Companionship might be more important now then ever due to the pandemic. Some people living on their own have turned to pets to fill that void. Families who have seen their summer activities reduced have more time to take on a new puppy. These notes, along with a slowing down of the pipeline of available dogs for adoption coming to Minnesota, has left shelters with more requests than dogs to fill them, according to a story published by the Star Tribune.

The article states, "The Humane Society's designated transit team, which typically brings 600 dogs a month from out-of-state source shelters, has been idled since April and won't resume transport duties until mid-August, and then not at its pre-pandemic numbers."

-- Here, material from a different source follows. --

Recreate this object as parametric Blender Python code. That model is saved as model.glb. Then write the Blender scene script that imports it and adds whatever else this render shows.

For those interested in a cat, the options are numerous, "There's an overpopulation of cats and kittens in Minnesota, so people can adopt them right away. We have some really cute kitties ready for forever homes," said Mary Tan of the state's Humane Society in the Trib's report.

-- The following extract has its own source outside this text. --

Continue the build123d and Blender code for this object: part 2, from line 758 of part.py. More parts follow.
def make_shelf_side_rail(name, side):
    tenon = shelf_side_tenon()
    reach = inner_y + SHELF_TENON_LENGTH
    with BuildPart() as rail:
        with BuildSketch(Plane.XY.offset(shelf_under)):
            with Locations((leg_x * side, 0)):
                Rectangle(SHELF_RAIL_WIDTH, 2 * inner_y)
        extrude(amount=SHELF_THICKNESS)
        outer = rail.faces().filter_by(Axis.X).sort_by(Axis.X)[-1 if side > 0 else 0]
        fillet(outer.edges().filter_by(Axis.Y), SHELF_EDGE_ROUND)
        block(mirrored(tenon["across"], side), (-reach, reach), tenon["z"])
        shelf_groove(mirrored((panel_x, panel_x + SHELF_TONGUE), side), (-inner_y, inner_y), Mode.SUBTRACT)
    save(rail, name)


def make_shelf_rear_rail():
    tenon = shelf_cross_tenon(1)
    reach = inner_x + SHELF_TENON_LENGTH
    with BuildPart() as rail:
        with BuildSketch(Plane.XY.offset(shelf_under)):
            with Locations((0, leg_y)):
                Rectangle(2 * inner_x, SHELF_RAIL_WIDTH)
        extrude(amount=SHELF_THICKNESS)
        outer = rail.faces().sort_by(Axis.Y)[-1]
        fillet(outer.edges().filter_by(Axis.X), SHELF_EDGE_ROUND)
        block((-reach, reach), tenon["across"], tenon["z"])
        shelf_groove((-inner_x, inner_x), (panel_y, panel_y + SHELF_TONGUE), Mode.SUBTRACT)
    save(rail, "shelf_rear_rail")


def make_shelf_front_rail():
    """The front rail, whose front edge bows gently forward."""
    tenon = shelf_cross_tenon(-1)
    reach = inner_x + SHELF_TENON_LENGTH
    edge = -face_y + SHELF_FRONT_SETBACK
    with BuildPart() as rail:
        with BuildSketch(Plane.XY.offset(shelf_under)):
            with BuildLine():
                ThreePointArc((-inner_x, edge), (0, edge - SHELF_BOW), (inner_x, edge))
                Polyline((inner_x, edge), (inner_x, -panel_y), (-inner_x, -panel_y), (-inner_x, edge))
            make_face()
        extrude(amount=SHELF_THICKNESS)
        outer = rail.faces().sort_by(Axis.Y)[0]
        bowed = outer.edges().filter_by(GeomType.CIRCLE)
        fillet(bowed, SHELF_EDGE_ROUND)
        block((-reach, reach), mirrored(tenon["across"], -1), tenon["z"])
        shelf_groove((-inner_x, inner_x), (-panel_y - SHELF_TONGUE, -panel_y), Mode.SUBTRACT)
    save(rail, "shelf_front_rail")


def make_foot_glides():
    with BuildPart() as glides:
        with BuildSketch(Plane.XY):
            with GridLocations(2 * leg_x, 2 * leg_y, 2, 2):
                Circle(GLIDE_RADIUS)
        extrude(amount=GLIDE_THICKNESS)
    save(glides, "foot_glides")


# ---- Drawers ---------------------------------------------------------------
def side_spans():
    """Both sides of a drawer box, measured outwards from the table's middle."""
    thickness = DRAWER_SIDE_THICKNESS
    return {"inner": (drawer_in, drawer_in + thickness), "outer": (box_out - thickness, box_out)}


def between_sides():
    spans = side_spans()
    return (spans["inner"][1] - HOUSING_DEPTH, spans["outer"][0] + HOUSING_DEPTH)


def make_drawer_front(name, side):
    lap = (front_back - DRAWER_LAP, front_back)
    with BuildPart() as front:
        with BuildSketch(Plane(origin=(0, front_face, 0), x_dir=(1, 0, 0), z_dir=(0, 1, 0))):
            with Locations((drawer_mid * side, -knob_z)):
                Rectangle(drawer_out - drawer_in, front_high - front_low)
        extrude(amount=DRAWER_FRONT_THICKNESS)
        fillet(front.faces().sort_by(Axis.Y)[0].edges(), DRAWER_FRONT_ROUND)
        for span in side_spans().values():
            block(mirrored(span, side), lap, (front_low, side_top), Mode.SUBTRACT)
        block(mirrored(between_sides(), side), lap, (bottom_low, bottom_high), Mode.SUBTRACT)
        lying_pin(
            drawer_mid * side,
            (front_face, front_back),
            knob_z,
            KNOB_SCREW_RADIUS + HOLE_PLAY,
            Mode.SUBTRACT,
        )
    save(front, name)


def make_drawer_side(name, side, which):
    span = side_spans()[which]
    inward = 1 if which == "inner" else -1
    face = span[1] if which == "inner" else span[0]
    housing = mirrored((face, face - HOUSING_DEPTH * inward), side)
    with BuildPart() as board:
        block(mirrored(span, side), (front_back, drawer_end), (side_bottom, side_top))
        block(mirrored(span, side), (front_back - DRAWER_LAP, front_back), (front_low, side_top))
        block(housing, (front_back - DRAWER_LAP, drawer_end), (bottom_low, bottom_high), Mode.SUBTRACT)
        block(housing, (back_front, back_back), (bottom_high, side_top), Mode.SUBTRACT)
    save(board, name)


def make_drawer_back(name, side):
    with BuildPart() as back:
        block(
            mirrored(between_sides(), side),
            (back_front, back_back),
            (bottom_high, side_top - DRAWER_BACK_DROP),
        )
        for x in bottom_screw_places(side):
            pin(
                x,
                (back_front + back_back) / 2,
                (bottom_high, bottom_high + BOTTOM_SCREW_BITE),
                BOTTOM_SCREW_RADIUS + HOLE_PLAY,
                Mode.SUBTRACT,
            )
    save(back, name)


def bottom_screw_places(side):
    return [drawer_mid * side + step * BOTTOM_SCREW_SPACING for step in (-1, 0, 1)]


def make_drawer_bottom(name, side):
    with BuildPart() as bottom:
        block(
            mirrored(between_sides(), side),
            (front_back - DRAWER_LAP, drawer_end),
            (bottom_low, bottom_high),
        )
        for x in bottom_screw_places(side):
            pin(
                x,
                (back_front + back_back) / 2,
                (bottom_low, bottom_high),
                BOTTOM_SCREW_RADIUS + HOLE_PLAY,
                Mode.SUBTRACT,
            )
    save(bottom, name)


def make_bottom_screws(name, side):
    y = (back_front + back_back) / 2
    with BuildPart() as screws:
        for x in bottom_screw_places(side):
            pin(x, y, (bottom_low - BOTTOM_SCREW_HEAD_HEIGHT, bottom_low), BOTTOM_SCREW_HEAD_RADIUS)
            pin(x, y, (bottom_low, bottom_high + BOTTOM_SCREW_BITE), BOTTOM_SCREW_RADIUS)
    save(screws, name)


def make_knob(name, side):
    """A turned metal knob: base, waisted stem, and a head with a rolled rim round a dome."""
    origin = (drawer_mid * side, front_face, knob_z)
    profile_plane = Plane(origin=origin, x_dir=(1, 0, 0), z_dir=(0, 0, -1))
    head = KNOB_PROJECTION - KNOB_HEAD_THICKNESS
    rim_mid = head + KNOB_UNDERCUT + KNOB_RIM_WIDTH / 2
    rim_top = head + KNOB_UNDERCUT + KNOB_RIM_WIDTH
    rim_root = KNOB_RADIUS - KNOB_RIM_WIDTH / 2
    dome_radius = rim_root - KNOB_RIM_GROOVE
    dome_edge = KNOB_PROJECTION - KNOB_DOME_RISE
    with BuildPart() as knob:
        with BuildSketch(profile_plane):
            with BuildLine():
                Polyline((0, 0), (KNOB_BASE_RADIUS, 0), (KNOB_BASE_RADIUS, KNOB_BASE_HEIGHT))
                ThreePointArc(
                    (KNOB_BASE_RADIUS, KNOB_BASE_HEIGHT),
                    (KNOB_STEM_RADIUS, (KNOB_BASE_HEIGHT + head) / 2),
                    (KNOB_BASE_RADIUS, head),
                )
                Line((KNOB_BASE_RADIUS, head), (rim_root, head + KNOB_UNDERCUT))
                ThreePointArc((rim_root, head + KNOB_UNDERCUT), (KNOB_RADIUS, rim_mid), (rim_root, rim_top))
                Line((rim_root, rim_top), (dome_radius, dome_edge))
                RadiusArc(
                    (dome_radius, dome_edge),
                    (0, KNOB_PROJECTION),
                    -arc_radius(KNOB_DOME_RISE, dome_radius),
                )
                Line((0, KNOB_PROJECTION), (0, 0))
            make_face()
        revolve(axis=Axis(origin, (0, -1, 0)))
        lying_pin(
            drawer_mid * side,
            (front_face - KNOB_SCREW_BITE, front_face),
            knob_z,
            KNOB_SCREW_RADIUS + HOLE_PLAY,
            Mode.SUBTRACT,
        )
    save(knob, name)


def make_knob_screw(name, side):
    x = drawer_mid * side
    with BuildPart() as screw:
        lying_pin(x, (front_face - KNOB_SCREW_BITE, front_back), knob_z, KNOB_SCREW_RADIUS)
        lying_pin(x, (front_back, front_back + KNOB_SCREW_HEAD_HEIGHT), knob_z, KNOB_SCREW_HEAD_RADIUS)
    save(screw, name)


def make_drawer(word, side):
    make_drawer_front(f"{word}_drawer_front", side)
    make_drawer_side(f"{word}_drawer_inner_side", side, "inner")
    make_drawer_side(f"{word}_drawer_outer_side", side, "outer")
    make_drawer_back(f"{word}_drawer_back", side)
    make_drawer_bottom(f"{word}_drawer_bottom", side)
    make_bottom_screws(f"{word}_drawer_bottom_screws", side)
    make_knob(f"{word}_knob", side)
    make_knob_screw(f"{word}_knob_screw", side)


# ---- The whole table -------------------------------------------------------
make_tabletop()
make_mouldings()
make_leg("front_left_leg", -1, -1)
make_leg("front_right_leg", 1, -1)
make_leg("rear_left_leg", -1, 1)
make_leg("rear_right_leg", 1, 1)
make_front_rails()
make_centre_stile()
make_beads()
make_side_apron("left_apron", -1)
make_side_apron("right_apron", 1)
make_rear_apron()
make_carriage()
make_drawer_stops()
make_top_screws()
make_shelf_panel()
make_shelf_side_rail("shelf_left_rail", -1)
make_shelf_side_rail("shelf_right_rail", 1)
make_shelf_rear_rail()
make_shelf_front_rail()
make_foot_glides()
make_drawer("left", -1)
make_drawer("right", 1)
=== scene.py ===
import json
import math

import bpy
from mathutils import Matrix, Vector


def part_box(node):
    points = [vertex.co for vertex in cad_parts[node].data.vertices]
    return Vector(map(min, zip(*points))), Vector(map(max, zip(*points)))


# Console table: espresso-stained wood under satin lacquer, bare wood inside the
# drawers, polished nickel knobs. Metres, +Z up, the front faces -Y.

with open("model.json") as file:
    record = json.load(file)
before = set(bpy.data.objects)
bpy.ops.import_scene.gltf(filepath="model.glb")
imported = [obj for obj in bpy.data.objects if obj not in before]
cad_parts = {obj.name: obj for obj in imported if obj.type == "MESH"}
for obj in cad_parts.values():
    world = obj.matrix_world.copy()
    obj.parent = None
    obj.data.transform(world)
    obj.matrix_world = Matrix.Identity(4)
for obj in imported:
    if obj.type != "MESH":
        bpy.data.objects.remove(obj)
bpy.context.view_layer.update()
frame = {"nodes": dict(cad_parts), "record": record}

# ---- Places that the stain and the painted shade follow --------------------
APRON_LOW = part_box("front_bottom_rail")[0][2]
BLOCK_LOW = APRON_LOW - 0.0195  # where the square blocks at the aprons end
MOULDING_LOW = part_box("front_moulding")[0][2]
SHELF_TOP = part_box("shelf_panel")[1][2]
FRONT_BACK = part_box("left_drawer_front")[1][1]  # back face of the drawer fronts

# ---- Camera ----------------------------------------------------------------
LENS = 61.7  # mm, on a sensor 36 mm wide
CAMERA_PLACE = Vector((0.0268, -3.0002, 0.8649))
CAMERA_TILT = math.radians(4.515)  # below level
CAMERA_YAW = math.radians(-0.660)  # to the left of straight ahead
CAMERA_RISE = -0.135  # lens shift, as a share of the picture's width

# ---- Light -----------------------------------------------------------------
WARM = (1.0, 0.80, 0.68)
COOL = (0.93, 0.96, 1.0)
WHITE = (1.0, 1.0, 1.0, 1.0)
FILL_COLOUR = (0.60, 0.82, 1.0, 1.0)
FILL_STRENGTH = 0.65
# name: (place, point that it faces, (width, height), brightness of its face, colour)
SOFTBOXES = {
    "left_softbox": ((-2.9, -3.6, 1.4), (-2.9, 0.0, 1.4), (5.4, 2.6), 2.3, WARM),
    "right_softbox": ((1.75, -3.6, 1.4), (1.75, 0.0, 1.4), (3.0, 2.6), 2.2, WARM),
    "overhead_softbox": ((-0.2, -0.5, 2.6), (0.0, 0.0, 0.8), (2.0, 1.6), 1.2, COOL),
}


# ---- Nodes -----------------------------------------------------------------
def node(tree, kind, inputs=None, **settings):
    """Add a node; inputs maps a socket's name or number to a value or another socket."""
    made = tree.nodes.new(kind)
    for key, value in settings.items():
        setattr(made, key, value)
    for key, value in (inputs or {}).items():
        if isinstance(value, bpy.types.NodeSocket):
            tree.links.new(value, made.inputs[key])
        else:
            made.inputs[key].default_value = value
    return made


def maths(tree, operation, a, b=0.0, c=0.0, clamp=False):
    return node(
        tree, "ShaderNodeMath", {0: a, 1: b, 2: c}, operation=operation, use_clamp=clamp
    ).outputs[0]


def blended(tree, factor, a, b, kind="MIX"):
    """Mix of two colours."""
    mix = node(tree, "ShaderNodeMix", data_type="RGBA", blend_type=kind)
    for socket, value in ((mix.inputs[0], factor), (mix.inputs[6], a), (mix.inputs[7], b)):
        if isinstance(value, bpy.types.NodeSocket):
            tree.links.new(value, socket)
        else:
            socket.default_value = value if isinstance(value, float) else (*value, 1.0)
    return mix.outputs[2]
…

The Steele County Humane Society's Facebook page also shows many cats and kittens in need of a home. In another note from their Facebook page, they remind dog owners to be aware of how hot the pavement can get during the summer. The post indicates that if your hand gets hot in five seconds on the pavement, then it's too hot for your pet.

On a related note, our family just vacationed in Colorado and spent an afternoon at the Great Sand Dunes National Park. I saw numerous people with their dogs on the blistering hot sand. Some owners put their pooches feet into booties, but many did not. I could only stand a few seconds in my bare feet on the sand. I felt sorry for the dogs.